Per quanto riguarda il lavoro agile o smart working, una nuova modalità di svolgimento della prestazione lavorativa subordinata, basata sulla flessibilità di orari e di luogo, dove si utilizzano strumenti informativi e telematici e non è prevista una postazione fissa. Lo scopo delle norme introdotte è favorire e tutelare forme di lavoro che permettano di conciliare tempi di vita e tempi di lavoro. L’uso di strumenti informatici e telematici permette di definire forme di organizzazione per fasi, cicli e obiettivi, anche senza precisare orari e luogo di esecuzione. Per avvalersi del lavoro agile così definito viene introdotta obbligatoriamente la forma scritta e il trattamento economico non può essere inferiore a quello applicato per lavoratori impiegati nelle stesse mansioni, secondo i contratti applicati nel settore. Si apre così una porta tutelata a forme di lavoro “on demand”, ossia una disponibilità a prestare in modo subordinato prestazioni richieste all’occorrenza. È la presa d’atto di mutamenti in corso.
Come spesso succede, l’innovazione si scontra con le tradizioni precedenti. Anche in questo caso il rischio di obbligare il ricorso a consulenti esterni per definire i contratti scritti appesantisce inutilmente le norme.

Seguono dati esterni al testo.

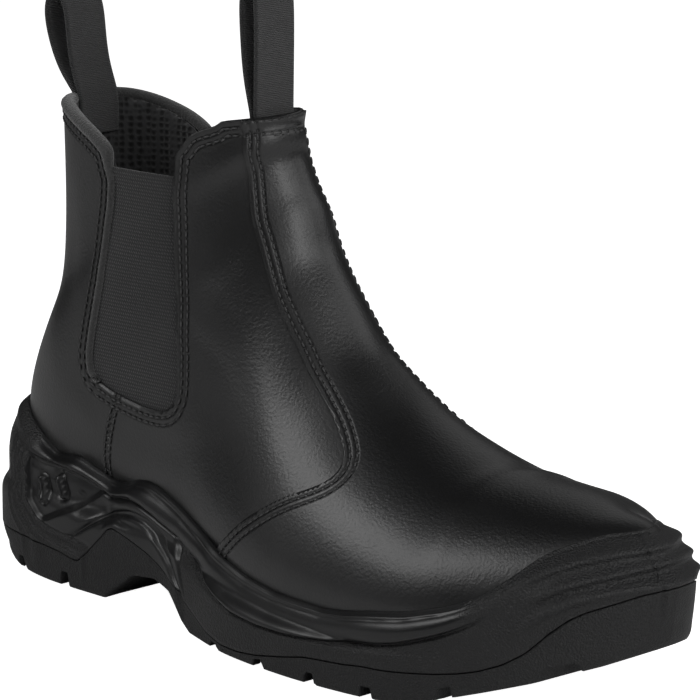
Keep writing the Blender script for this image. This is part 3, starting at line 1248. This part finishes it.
for lozenge in (((36.2, 35.6), (38.6, 28.9)), ((45.0, 37.2), (47.6, 31.6))):
    away = line_gap(wx, wz, lozenge)
    relief += 2.1 * hump(away, 1.45) - 0.7 * bell(away - 1.9, 0.45)
relief += 0.5 * bell(np.hypot(wx - 56.0, wz - 33.6) - 0.7, 0.3)

# Heel wrap: thin ribs that follow the window's edge round the back of the heel
wrap_s = 1000.0 * np.repeat(heel_run[:, None], WALL_ROWS, axis=1)
edge_s = float(np.interp(0.026, x_plan[:stations // 2], heel_run[:stations // 2])) * 1000.0
wrap_edge = [(edge_s - 1.0, 50.0)] + [(x - 26.0 + edge_s, z) for x, z in WINDOW_FOOT[2:12]]
wrap_near = line_gap(wrap_s, wz, wrap_edge)
on_wrap = smooth_step(np.maximum(-over_window, 26.0 - wx), -0.2, 0.4)
on_wrap *= (1.0 - smooth_step(wx, 60.0, 68.0)) * smooth_step(-over_roll, 0.0, 1.2)
relief += on_wrap * 0.7 * bell(wrap_near - 0.9, 1.0)
for reach, high in ((4.6, 0.75), (8.6, 0.65), (12.6, 0.5)):
    relief += on_wrap * high * bell(wrap_near - reach, 0.75)

# Toe: three rounded ridges under the leather's edge, and the mould's flash line
toe_zone = smooth_step(wx, 252.0, 262.0)
for start, crest in TOE_RIDGES:
    relief += 1.9 * smooth_step(wx, start, start + 12.0) * bell(above_line(crest), 1.75)
flash = wy - np.interp(wz, (42.2, 50.0, 57.8, 63.0), (-2.0, -4.0, -6.0, -10.0))
relief += (0.35 * bell(flash - 1.6, 0.8) - 0.9 * bell(flash, 0.45)) * smooth_step(wx, 276.0, 282.0)

# The sand-textured faces stand a little proud of the smooth ones
sand_amount = 1.0 - np.maximum(waist_zone, roll_fade * smooth_step(over_roll, -0.6, 0.0))
sand_amount *= 1.0 - smooth_step(wedge, -0.2, 0.2) * smooth_step(wz, 12.0, 14.0)
sand_face = (1.0 - toe_zone) * smooth_step(wx, 118.0, 126.0)
sand_face *= smooth_step(-over_roll, 0.2, 1.6) * smooth_step(over_parting, 0.0, 1.2)
relief += 0.3 * sand_amount * sand_face
relief *= smooth_step(rows_down, 0.0, 0.03)[None, :]
wall_in -= 0.001 * relief


def ring_points_at(depth, height):
    """Points a depth in from the sole's outline, at a height."""
    return np.column_stack([plan_loop - plan_out * depth[:, None], height])


layers = [
    ring_points_at(wall_leather[:, 0] + 0.0030, edge_z - 0.0010),
    ring_points_at(wall_leather[:, 0] + 0.0004, edge_z + 0.0007),
    ring_points_at(wall_leather[:, 0] - 0.0007, edge_z + 0.0008),
]
layers += [ring_points_at(wall_in[:, k], wall_z[:, k]) for k in range(WALL_ROWS)]
layers += [ring_points_at(wall_in[:, -1] + inset, parting_z - 0.00025) for inset in (0.0006, 0.0060)]


def ring_wall(name, layers):
    """Closed band round the sole from its layers, top to bottom."""
    grid = np.stack(layers, axis=1)
    return net(name, np.concatenate([grid, grid[:1]]))


sidewall = ring_wall("foam_sidewall", layers)
sand_values = np.concatenate(
    [np.ones((stations, 3)) * sand_amount[:, :1], sand_amount, np.ones((stations, 2))], axis=1
)
keep_values(sidewall, "sand", np.concatenate([sand_values, sand_values[:1]]).ravel())
weld(sidewall, 0.00001)


def moulded_finish(name, sand_colour, sand_roughness, sand_depth, smooth=None):
    """Moulded black foam or rubber, finely pitted; smooth is the colour and roughness elsewhere."""
    finish, tree, shader = new_finish(name, 0.5)
    place = place_node(tree)
    pits = texture(tree, "Noise", place, Scale=1500.0, Detail=2.0).outputs[0]
    grit = texture(tree, "Voronoi", place, Scale=1300.0).outputs["Distance"]
    cloud = texture(tree, "Noise", place, Scale=30.0, Detail=5.0).outputs[0]
    height = math_node(tree, "ADD", pits, math_node(tree, "MULTIPLY", grit, 0.6))
    colour = sand_colour
    rough = sand_roughness
    if smooth:
        amount = soft_range(tree, attribute_node(tree, "sand").outputs["Fac"], 0.25, 0.75)
        pitted = math_node(tree, "ADD", math_node(tree, "MULTIPLY", amount, 0.95), 0.05)
        height = math_node(tree, "MULTIPLY", height, pitted)
        colour = colour_blend(tree, amount, smooth[0], sand_colour)
        rough = math_node(tree, "MULTIPLY", amount, sand_roughness - smooth[1])
        rough = math_node(tree, "ADD", rough, smooth[1])
    specks = math_node(tree, "MULTIPLY", soft_range(tree, pits, 0.70, 0.78), 0.35)
    tree.links.new(colour_blend(tree, specks, colour, (0.10, 0.10, 0.10)), shader.inputs["Base Color"])
    uneven = math_node(tree, "MULTIPLY", math_node(tree, "SUBTRACT", cloud, 0.5), 0.12)
    tree.links.new(math_node(tree, "ADD", rough, uneven), shader.inputs["Roughness"])
    bump_chain(tree, shader, [(height, sand_depth)])
    return finish


foam = moulded_finish("moulded_foam", (0.010, 0.010, 0.0105), 0.52, 0.0004, ((0.0085, 0.0085, 0.009), 0.34))
finish_piece(sidewall, (foam,), "midsole", "midsole")

# The tread. Harder black rubber moulded under the foam, with a heel block, an arched waist and
# lugs parted by grooves that open at the sides.
TREAD_LINE = (
    (-0.01, 0.10), (0.010, 0.0), (0.243, 0.0), (0.250, 0.10), (0.290, 0.46), (0.330, 0.52),
    (0.360, 0.42), (0.395, 0.10), (0.415, 0.0), (0.730, 0.0), (0.767, 0.04), (0.803, 0.15),
    (0.850, 0.33), (0.893, 0.50), (0.943, 0.72), (0.970, 0.87), (1.000, 1.05),
)
TREAD_RISE = 0.024
GROOVE_HALF = 0.0021
HEEL_GROOVE = 0.0052
FORE_GROOVE = 0.0040
SLOT_EDGE = 0.0003
RAIL_REACH = 0.0108
RUNG_STEP = 0.0125
TREAD_GROOVES = (
    # station, side, lean
    (0.088, -1, 0.10), (0.172, -1, -0.06), (0.100, 1, -0.10), (0.180, 1, 0.06),
    (0.470, -1, 0.22), (0.555, -1, 0.14), (0.640, -1, 0.05), (0.722, -1, -0.06),
    (0.812, -1, -0.20), (0.893, -1, -0.36), (0.450, 1, -0.22), (0.535, 1, -0.14),
    (0.620, 1, -0.05), (0.702, 1, 0.06), (0.792, 1, 0.20), (0.880, 1, 0.36),
)


def tread_height(x):
    """Underside of the tread, between its grooves."""
    table = np.array(TREAD_LINE)
    return np.interp(x, table[:, 0] * SOLE_LENGTH, table[:, 1] * TREAD_RISE)


def slot(half, off):
    """1 inside a slot of this half width and 0 outside it, soft at its edges."""
    return smooth_step(half - np.abs(off), -SLOT_EDGE, SLOT_EDGE)


def groove_depth(x, y):
    """How deep the grooves cut up into the tread."""
    deep = np.zeros(x.shape)
    for station, side, lean in TREAD_GROOVES:
        off = (x - station * SOLE_LENGTH) * math.cos(lean) + (y - side * 0.044) * math.sin(lean)
        cut = slot(GROOVE_HALF, off) * smooth_step(side * y - RAIL_REACH, 0.0, 0.0006)
        deep = np.maximum(deep, cut * (HEEL_GROOVE if station < 0.25 else FORE_GROOVE))
    fore = smooth_step(x, 0.128, 0.132) * (1.0 - smooth_step(x, 0.262, 0.266))
    heel = smooth_step(x, 0.016, 0.018) * (1.0 - smooth_step(x, 0.062, 0.064))
    for middle in (-0.0145, 0.0095):
        rail = y - middle - 0.002 * np.sin((x - 0.178) * 260.0)
        deep = np.maximum(deep, 0.0030 * (fore + heel) * slot(0.0013, rail))
    rung = np.abs((x / RUNG_STEP) % 1.0 - 0.5) * RUNG_STEP
    middle_zone = smooth_step(0.0105 - np.abs(y + 0.0025), 0.0, 0.0004)
    return np.maximum(deep, 0.0026 * fore * middle_zone * slot(0.0012, rung))


EDGE_TUCK = 0.0010
HEEL_TUCK = 0.0088
TOE_TUCK = 0.0060
TREAD_ROWS = 26
ROUNDING = 0.72  # share of the wall's height above its rounded foot
top_z = parting_z - 0.0006
depth_top = wall_in[:, -1] + 0.0002
heel_back = np.clip(1.0 - x_plan / (0.16 * SOLE_LENGTH), 0.0, 1.0)
toe_front = np.clip((x_plan / SOLE_LENGTH - 0.90) / 0.09, 0.0, 1.0)
tuck = EDGE_TUCK + HEEL_TUCK * heel_back ** 2 + TOE_TUCK * toe_front
low = plan_loop - plan_out * tuck[:, None]
bottom_z = tread_height(low[:, 0])
round_z = np.minimum(bottom_z + 0.0015 + 1.2 * (tuck - EDGE_TUCK), 0.5 * (bottom_z + top_z))
roof_z = bottom_z + groove_depth(low[:, 0], low[:, 1])
tread_layers = [ring_points_at(depth_top + 0.0060, top_z), ring_points_at(depth_top + 0.0004, top_z)]
for share in np.linspace(0.0, 1.0, TREAD_ROWS):
    above = np.clip(share / ROUNDING, 0.0, 1.0)
    below = np.clip((share - ROUNDING) / (1.0 - ROUNDING), 0.0, 1.0)
    z = top_z + (round_z - top_z) * above + (bottom_z - round_z) * below
    curve = 1.0 - np.sqrt(1.0 - below ** 2)
    depth = depth_top + (0.3 * tuck - depth_top) * above ** 1.5 + 0.7 * tuck * curve
    z = np.maximum(z, np.minimum(roof_z, top_z - 0.001))
    tread_layers.append(ring_points_at(depth, z))
tread_wall = ring_wall("rubber_tread_wall", tread_layers)

ACROSS = 104
half_count = stations // 2
outer_low = tread_layers[-1][:half_count + 1]
inner_low = np.concatenate([tread_layers[-1][:1], tread_layers[-1][::-1][:half_count]])
shares = np.linspace(0.0, 1.0, ACROSS + 1)[None, :, None]
under = outer_low[:, None, :] * (1.0 - shares) + inner_low[:, None, :] * shares
under_z = tread_height(under[:, :, 0]) + groove_depth(under[:, :, 0], under[:, :, 1])
rim_gap = np.minimum(shares, 1.0 - shares)[:, :, 0] * np.linalg.norm(outer_low - inner_low, axis=1)[:, None]
under[:, :, 2] = np.where(rim_gap < 1e-6, under[:, :, 2], under_z)
tread_face = net("rubber_tread_face", under)
weld(tread_wall, 0.00001)
weld(tread_face, 0.00001)
if sum(f.normal.z * f.area for f in tread_face.data.polygons) > 0.0:
    tread_face.data.flip_normals()
rubber = moulded_finish("moulded_rubber", (0.0095, 0.0095, 0.010), 0.6, 0.00045)
finish_piece(tread_wall, (rubber,), "outsole", "outsole")
finish_piece(tread_face, (rubber,), "outsole")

Va visto però con favore complessivo un provvedimento che amplia tutele a un settore di lavoratori che crescerà nel prossimo futuro, spinto dai mutamenti produttivi ed organizzativi.
Un’ulteriore attenzione e semplificazione potrà venire dalla capacità di passare dall’obbligo di legiferare di fronte a ogni cambiamento al dare facoltà di aggiornamento organizzativo direttamente ai corpi intermedi rappresentativi del lavoro.